1995年5月15日

   
                 定時制教育の充実と発展は           

研修権を活かしてこそ

『連合路線の見直しを ニュース』第19号(1995年5月15日)より



 この4月(1995年)から、第4土曜日も学校5日制休業日となりました。これを一つのきっかけにして、またしても定時制教職員の研修権を侵害し、一部取り上げる動きが見られます。
 

研修権の一部取り上げ

 学校5日制は、学校での学習日を週1日減らすということだけをめざして導入された制度ではありません。諸外国から批判されている日本の長時間労働を、学校現場において削減していくことが大きな目的といえます。教職員にとっては、第2、第4週の土曜日は休業日です。その土曜日に研修したらよいと言うことは、「休業日に働け」ということと同じになります。

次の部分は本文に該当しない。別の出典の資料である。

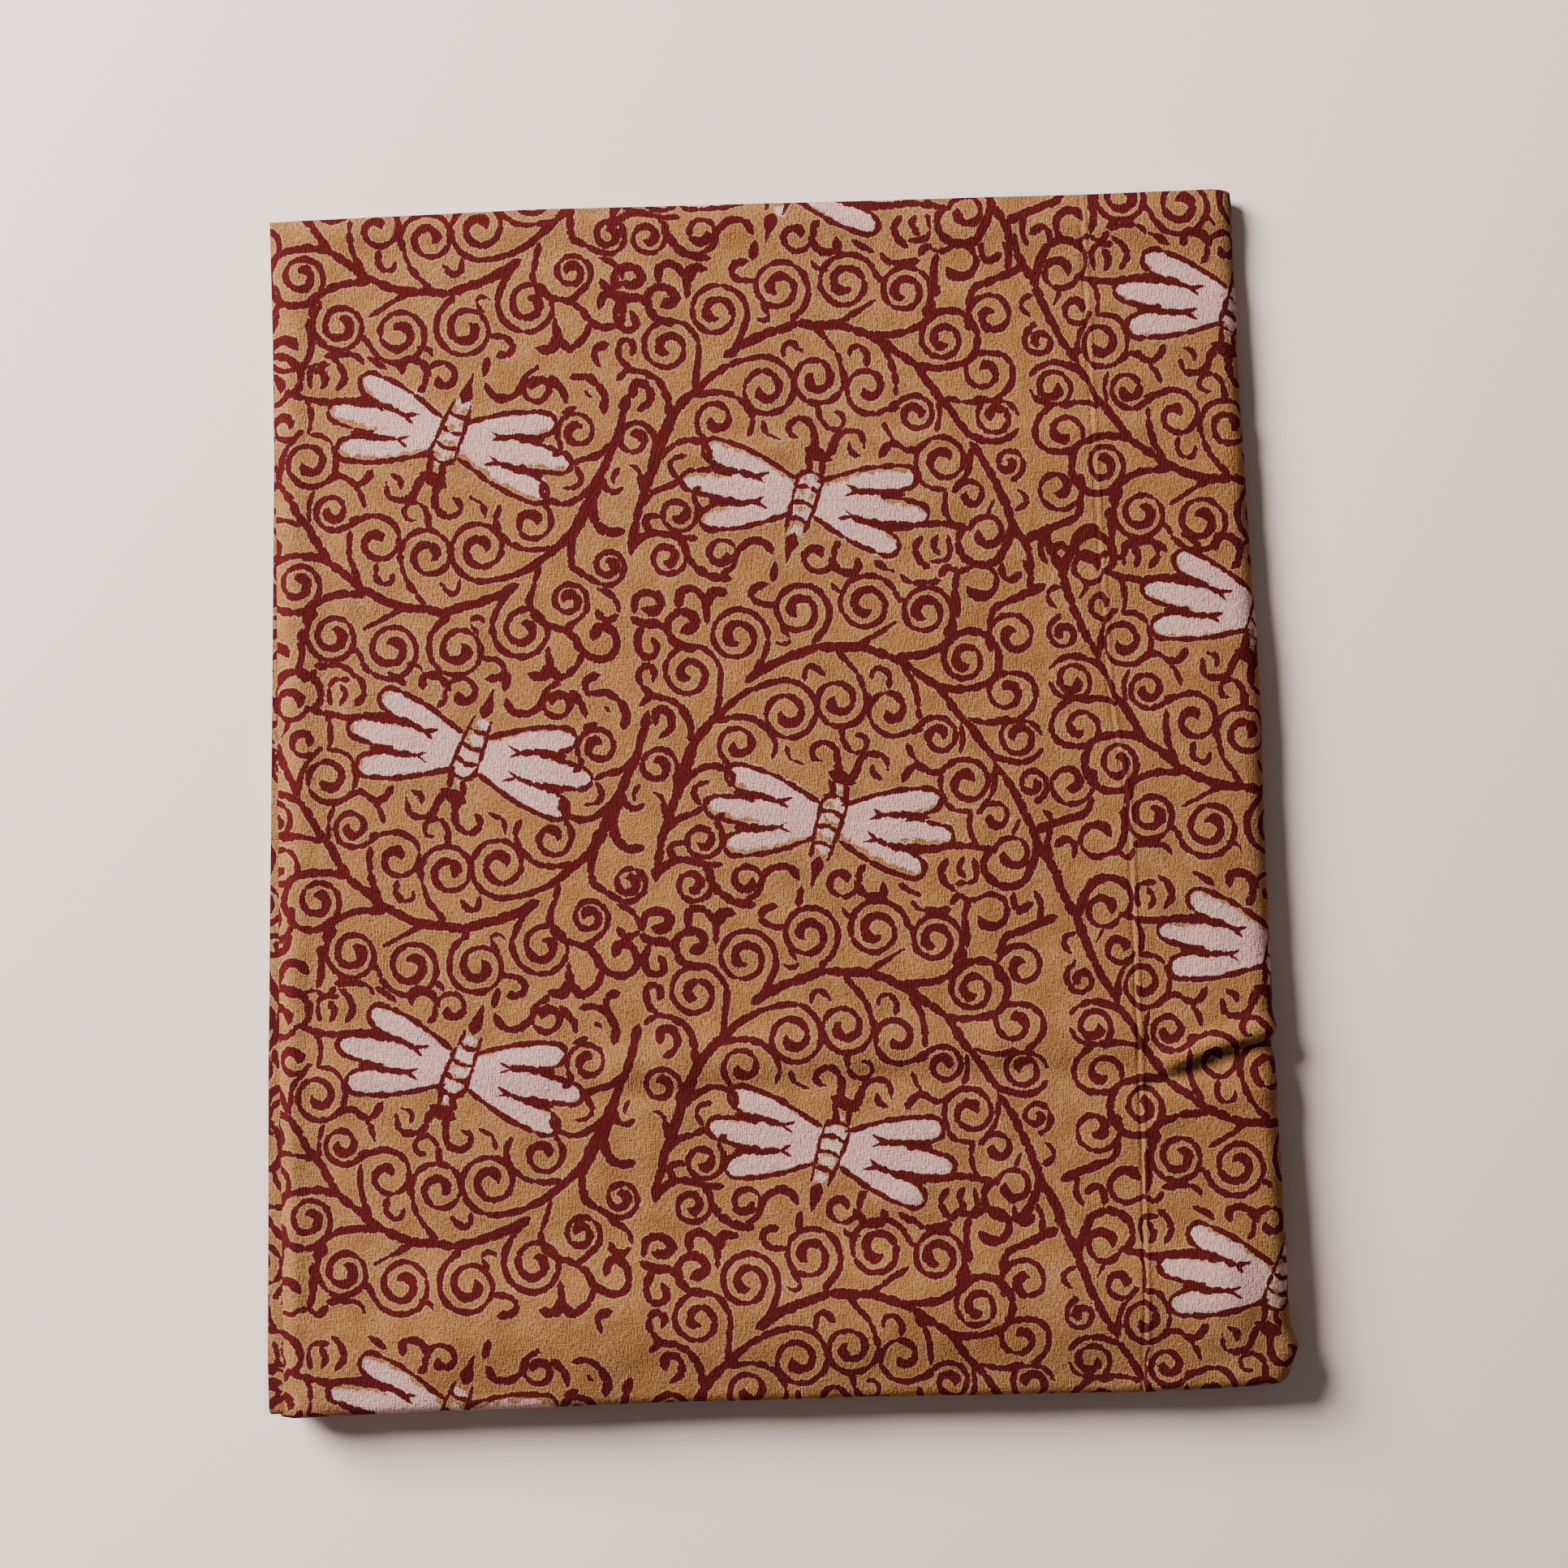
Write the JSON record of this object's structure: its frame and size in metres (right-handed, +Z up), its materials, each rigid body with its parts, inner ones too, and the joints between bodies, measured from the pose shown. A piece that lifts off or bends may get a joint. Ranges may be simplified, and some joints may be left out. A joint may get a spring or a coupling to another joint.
{
  "type": "folded block-printed cotton fabric",
  "caption": "Cut length of hand block-printed cotton, folded into a flat packet with soft creases, lying on a flat surface.",
  "frame": {"origin": "under the middle of the folded packet's box, on the surface that it lies on", "axes": "+X across the packet towards its folded side, +Y along it towards its cut end, +Z up"},
  "size_m": [0.2802, 0.3274, 0.0138],
  "materials": {
    "printed_cotton": "matte plain weave, block printed in maroon on mustard"
  },
  "bodies": {
    "root": {"folded_cloth": "printed_cotton"}
  },
  "joints": []
}
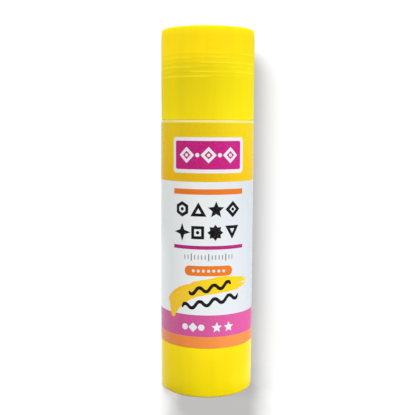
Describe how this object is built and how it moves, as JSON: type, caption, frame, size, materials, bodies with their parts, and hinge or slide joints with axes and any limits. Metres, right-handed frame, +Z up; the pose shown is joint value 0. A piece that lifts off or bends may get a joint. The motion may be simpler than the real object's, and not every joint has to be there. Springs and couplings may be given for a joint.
{
  "type": "glue stick",
  "caption": "Twist-up glue stick: a round barrel with a push-on cap, and a turning knob at the foot that screws a cup of solid glue up and out.",
  "frame": {"origin": "centre of the flat face that the stick stands on, under the knob", "axes": "+Z up along the stick towards the cap; -Y towards the front of the label; +X to the right when the label is read"},
  "size_m": [0.03, 0.03, 0.1158],
  "materials": {
    "barrel_plastic": "white moulded polypropylene, satin",
    "label_film": "printed film with a light gloss",
    "yellow_plastic": "yellow moulded polypropylene, satin",
    "natural_plastic": "uncoloured moulded polypropylene",
    "glue": "waxy off-white solid glue"
  },
  "bodies": {
    "barrel": {"barrel": "barrel_plastic", "label": "label_film"},
    "knob": {"knob": "yellow_plastic", "spindle": "natural_plastic"},
    "carrier": {"carrier": "natural_plastic", "glue": "glue"},
    "cap": {"cap": "yellow_plastic"}
  },
  "joints": [
    {"name": "knob_turn", "type": "hinge", "parent": "barrel", "child": "knob", "pos_m": [0, 0, 0], "axis": [0, 0, 1], "range_deg": [0, 4321]},
    {"name": "glue_rise", "type": "slide", "parent": "barrel", "child": "carrier", "axis": [0, 0, 1], "range_m": [0, 0.072]},
    {"name": "cap_lift", "type": "slide", "parent": "carrier", "child": "cap", "axis": [0, 0, 1], "range_m": [0, 0.06]}
  ],
  "couplings": [
    {"joint": "knob_turn", "follows": "glue_rise", "rad_per_m": 1047.2}
  ]
}
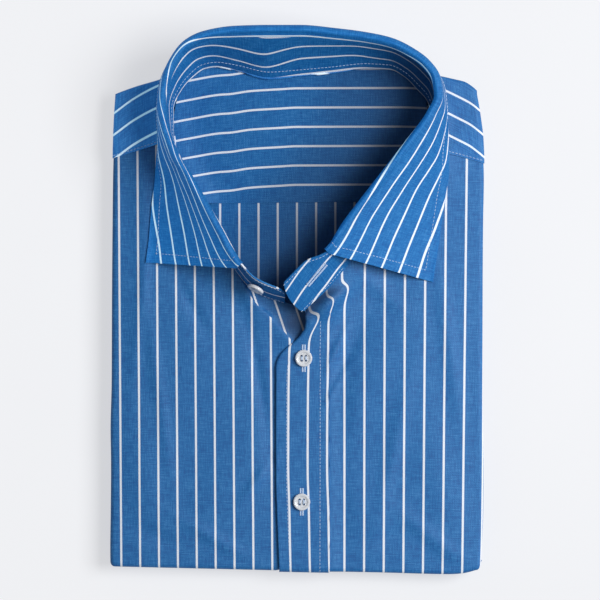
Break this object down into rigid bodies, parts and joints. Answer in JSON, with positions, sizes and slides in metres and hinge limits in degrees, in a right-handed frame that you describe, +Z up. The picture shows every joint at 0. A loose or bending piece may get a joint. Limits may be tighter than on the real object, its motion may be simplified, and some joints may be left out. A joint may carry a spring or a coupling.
{
  "type": "folded shirt",
  "caption": "Long-sleeved button-front oxford shirt in blue with thin white stripes, folded flat with its collar standing open and the top button undone.",
  "frame": {"origin": "middle of the folded shirt's bounding box, on the surface that it lies on", "axes": "+X to the picture's right, +Y from the bottom fold towards the collar, +Z up out of the folded front"},
  "size_m": [0.2403, 0.3493, 0.052],
  "materials": {
    "cloth": "matt striped oxford weave",
    "button": "clear polished"
  },
  "bodies": {
    "root": {"hidden_layers": "cloth", "back": "cloth", "yoke_outer": "cloth", "yoke_inside": "cloth", "front_left": "cloth", "front_right": "cloth", "placket": "cloth", "collar_band": "cloth", "collar_fall": "cloth", "collar_button": "button", "button_1": "button", "button_2": "button"}
  },
  "joints": []
}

 そこで最近は、休日が1日増え、その分生徒と接触する日が1日少なくなったから、その週は研修をとらないようにと言うことが多くなっています。これは、まさに研修権の一部取り上げといえます。
 

「教育公務員特例法」で保障されている研修権

 教員の研修権とは、休日が1日増え、その分生徒と接触する日が1日減ったのだから、この際一部侵害されてもよいほど脆弱なものなのでしょうか。
 教育公務員特例法は、次のように一般公務員とは異なる教員の研修権を保障しています。


・教育公務員は、その職務を推敲するために、絶えず研究と修養に努めなければならない(19条1項)
・教育公務員には、研修を受ける機会が与えられなければならない(20条1項)
・教員は、授業に支障がない限り、本属長の承認を受けて、勤務場所を離れて研修を行うことができる(20条2項)

 ☆本属長の承認を受けてという条件は一種の形式的手続きにすぎず、校長に代表される学校教師集団の確認を受けてという意味に条理解釈されるから、校外自主研修が校長の一存に委ねられることはありえない(『国民教育小事典』
 

 今日、有力な教育法学説はこの20条の法理に着目して、ここに教師の「勤務時間内校外自主研修権」が保障されていると解しています。


研修権を活かすことこそ

 近年、定時制にはLD(学習障害)や知的障害を含む障害児、外国人なども入学し、従来の教育内容、方法では対処できない現状に直面しています。そうした実状を打開し、定時制教育を発展させていくためには、これまでにも増して自主編成した内容、新たな教材、工夫した教育実践が求められています。そのためにも、専門的な知識・技能をはじめとする研修を、教職員が自主的に積んでいくことはきわめて重要です。

 教育公務員特例法で保障されている研修権を守り、活かしていくことこそ、定時制教育を充実、発展させていくことになると確信しています。